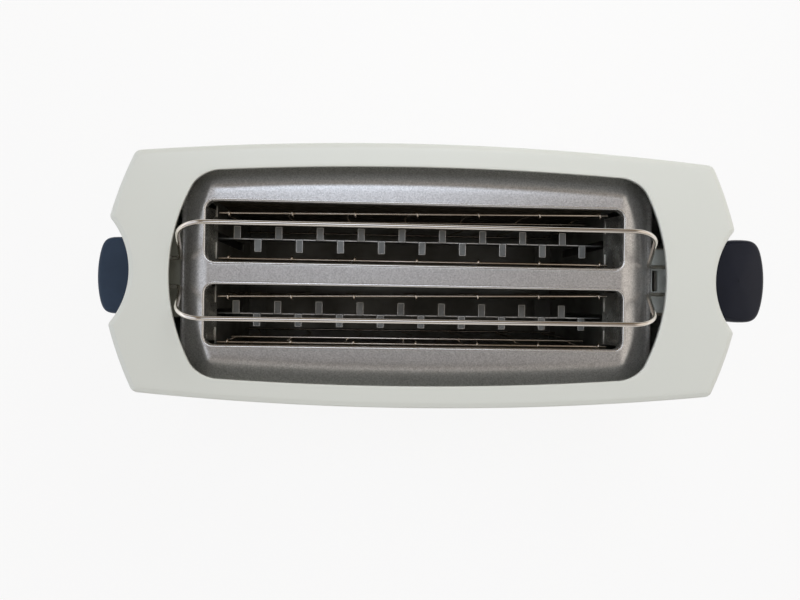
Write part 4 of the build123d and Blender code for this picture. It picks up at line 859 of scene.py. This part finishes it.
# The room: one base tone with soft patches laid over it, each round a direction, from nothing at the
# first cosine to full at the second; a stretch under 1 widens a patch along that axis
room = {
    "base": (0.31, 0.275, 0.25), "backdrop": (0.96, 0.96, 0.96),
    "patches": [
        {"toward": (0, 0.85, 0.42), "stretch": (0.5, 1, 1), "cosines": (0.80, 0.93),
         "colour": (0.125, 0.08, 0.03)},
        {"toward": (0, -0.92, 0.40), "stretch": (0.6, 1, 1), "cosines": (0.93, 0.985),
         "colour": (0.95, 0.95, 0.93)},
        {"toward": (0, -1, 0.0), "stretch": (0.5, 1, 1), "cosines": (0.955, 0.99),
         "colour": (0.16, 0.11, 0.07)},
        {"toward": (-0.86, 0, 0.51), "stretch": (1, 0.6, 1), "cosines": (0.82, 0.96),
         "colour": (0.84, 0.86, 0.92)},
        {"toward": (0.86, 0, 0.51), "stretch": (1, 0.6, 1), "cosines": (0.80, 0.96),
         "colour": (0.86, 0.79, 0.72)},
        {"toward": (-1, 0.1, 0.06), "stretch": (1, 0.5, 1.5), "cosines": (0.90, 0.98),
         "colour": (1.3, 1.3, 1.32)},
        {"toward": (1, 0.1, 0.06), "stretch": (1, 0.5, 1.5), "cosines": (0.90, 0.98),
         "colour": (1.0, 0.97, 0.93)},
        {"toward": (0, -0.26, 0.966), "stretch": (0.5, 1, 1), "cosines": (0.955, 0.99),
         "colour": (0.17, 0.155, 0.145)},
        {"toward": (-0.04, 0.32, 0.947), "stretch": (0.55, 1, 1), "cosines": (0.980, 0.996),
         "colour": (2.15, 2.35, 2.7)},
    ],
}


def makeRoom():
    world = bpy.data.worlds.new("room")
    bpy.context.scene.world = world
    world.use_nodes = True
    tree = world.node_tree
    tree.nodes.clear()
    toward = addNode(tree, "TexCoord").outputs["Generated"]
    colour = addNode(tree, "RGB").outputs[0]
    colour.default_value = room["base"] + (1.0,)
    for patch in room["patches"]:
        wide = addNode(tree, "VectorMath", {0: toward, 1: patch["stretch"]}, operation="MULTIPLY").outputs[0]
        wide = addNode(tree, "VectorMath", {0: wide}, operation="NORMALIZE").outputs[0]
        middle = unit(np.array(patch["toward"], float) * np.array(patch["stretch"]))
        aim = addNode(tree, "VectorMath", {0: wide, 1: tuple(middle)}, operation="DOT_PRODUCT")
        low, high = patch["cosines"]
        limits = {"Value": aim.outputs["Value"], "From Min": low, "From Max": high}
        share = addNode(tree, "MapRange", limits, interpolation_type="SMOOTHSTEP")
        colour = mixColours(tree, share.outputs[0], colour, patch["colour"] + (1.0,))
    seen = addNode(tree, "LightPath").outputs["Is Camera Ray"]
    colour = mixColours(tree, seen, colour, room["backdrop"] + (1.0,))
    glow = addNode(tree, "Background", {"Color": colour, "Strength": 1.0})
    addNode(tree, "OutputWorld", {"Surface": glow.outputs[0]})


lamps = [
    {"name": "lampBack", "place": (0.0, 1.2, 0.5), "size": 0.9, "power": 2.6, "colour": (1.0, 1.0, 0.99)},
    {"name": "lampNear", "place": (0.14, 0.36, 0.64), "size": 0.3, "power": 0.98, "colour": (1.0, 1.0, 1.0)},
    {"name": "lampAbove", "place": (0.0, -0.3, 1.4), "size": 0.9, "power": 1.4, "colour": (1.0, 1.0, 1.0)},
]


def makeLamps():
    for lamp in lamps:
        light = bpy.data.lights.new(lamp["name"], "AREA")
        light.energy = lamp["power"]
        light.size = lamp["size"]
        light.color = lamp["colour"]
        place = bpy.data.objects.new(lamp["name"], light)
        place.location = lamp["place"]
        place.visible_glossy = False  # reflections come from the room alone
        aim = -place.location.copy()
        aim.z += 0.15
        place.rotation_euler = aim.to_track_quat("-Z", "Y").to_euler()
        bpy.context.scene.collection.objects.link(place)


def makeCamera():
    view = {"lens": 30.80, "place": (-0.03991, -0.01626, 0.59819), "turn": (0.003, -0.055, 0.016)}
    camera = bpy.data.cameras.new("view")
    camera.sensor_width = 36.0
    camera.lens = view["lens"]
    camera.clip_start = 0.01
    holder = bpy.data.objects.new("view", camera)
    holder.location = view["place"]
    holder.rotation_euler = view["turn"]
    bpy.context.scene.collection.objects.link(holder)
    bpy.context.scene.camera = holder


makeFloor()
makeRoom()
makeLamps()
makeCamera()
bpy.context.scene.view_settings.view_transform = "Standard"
-----
* [SET TASK]
Extract the complete data, matching each line exactly.

* [RESULT OF THE EXERCISE]
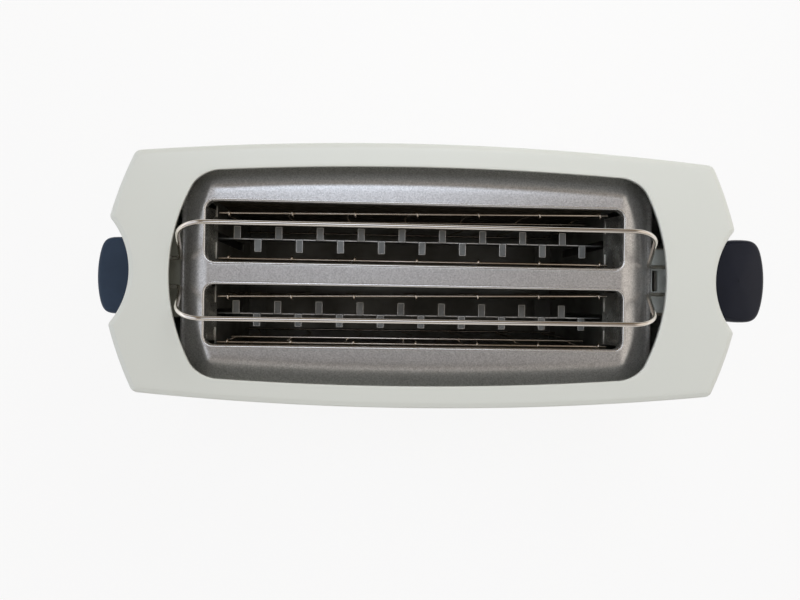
Write part 4 of the build123d and Blender code for this picture. It picks up at line 859 of scene.py. This part finishes it.
# The room: one base tone with soft patches laid over it, each round a direction, from nothing at the
# first cosine to full at the second; a stretch under 1 widens a patch along that axis
room = {
    "base": (0.31, 0.275, 0.25), "backdrop": (0.96, 0.96, 0.96),
    "patches": [
        {"toward": (0, 0.85, 0.42), "stretch": (0.5, 1, 1), "cosines": (0.80, 0.93),
         "colour": (0.125, 0.08, 0.03)},
        {"toward": (0, -0.92, 0.40), "stretch": (0.6, 1, 1), "cosines": (0.93, 0.985),
         "colour": (0.95, 0.95, 0.93)},
        {"toward": (0, -1, 0.0), "stretch": (0.5, 1, 1), "cosines": (0.955, 0.99),
         "colour": (0.16, 0.11, 0.07)},
        {"toward": (-0.86, 0, 0.51), "stretch": (1, 0.6, 1), "cosines": (0.82, 0.96),
         "colour": (0.84, 0.86, 0.92)},
        {"toward": (0.86, 0, 0.51), "stretch": (1, 0.6, 1), "cosines": (0.80, 0.96),
         "colour": (0.86, 0.79, 0.72)},
        {"toward": (-1, 0.1, 0.06), "stretch": (1, 0.5, 1.5), "cosines": (0.90, 0.98),
         "colour": (1.3, 1.3, 1.32)},
        {"toward": (1, 0.1, 0.06), "stretch": (1, 0.5, 1.5), "cosines": (0.90, 0.98),
         "colour": (1.0, 0.97, 0.93)},
        {"toward": (0, -0.26, 0.966), "stretch": (0.5, 1, 1), "cosines": (0.955, 0.99),
         "colour": (0.17, 0.155, 0.145)},
        {"toward": (-0.04, 0.32, 0.947), "stretch": (0.55, 1, 1), "cosines": (0.980, 0.996),
         "colour": (2.15, 2.35, 2.7)},
    ],
}


def makeRoom():
    world = bpy.data.worlds.new("room")
    bpy.context.scene.world = world
    world.use_nodes = True
    tree = world.node_tree
    tree.nodes.clear()
    toward = addNode(tree, "TexCoord").outputs["Generated"]
    colour = addNode(tree, "RGB").outputs[0]
    colour.default_value = room["base"] + (1.0,)
    for patch in room["patches"]:
        wide = addNode(tree, "VectorMath", {0: toward, 1: patch["stretch"]}, operation="MULTIPLY").outputs[0]
        wide = addNode(tree, "VectorMath", {0: wide}, operation="NORMALIZE").outputs[0]
        middle = unit(np.array(patch["toward"], float) * np.array(patch["stretch"]))
        aim = addNode(tree, "VectorMath", {0: wide, 1: tuple(middle)}, operation="DOT_PRODUCT")
        low, high = patch["cosines"]
        limits = {"Value": aim.outputs["Value"], "From Min": low, "From Max": high}
        share = addNode(tree, "MapRange", limits, interpolation_type="SMOOTHSTEP")
        colour = mixColours(tree, share.outputs[0], colour, patch["colour"] + (1.0,))
    seen = addNode(tree, "LightPath").outputs["Is Camera Ray"]
    colour = mixColours(tree, seen, colour, room["backdrop"] + (1.0,))
    glow = addNode(tree, "Background", {"Color": colour, "Strength": 1.0})
    addNode(tree, "OutputWorld", {"Surface": glow.outputs[0]})


lamps = [
    {"name": "lampBack", "place": (0.0, 1.2, 0.5), "size": 0.9, "power": 2.6, "colour": (1.0, 1.0, 0.99)},
    {"name": "lampNear", "place": (0.14, 0.36, 0.64), "size": 0.3, "power": 0.98, "colour": (1.0, 1.0, 1.0)},
    {"name": "lampAbove", "place": (0.0, -0.3, 1.4), "size": 0.9, "power": 1.4, "colour": (1.0, 1.0, 1.0)},
]


def makeLamps():
    for lamp in lamps:
        light = bpy.data.lights.new(lamp["name"], "AREA")
        light.energy = lamp["power"]
        light.size = lamp["size"]
        light.color = lamp["colour"]
        place = bpy.data.objects.new(lamp["name"], light)
        place.location = lamp["place"]
        place.visible_glossy = False  # reflections come from the room alone
        aim = -place.location.copy()
        aim.z += 0.15
        place.rotation_euler = aim.to_track_quat("-Z", "Y").to_euler()
        bpy.context.scene.collection.objects.link(place)


def makeCamera():
    view = {"lens": 30.80, "place": (-0.03991, -0.01626, 0.59819), "turn": (0.003, -0.055, 0.016)}
    camera = bpy.data.cameras.new("view")
    camera.sensor_width = 36.0
    camera.lens = view["lens"]
    camera.clip_start = 0.01
    holder = bpy.data.objects.new("view", camera)
    holder.location = view["place"]
    holder.rotation_euler = view["turn"]
    bpy.context.scene.collection.objects.link(holder)
    bpy.context.scene.camera = holder


makeFloor()
makeRoom()
makeLamps()
makeCamera()
bpy.context.scene.view_settings.view_transform = "Standard"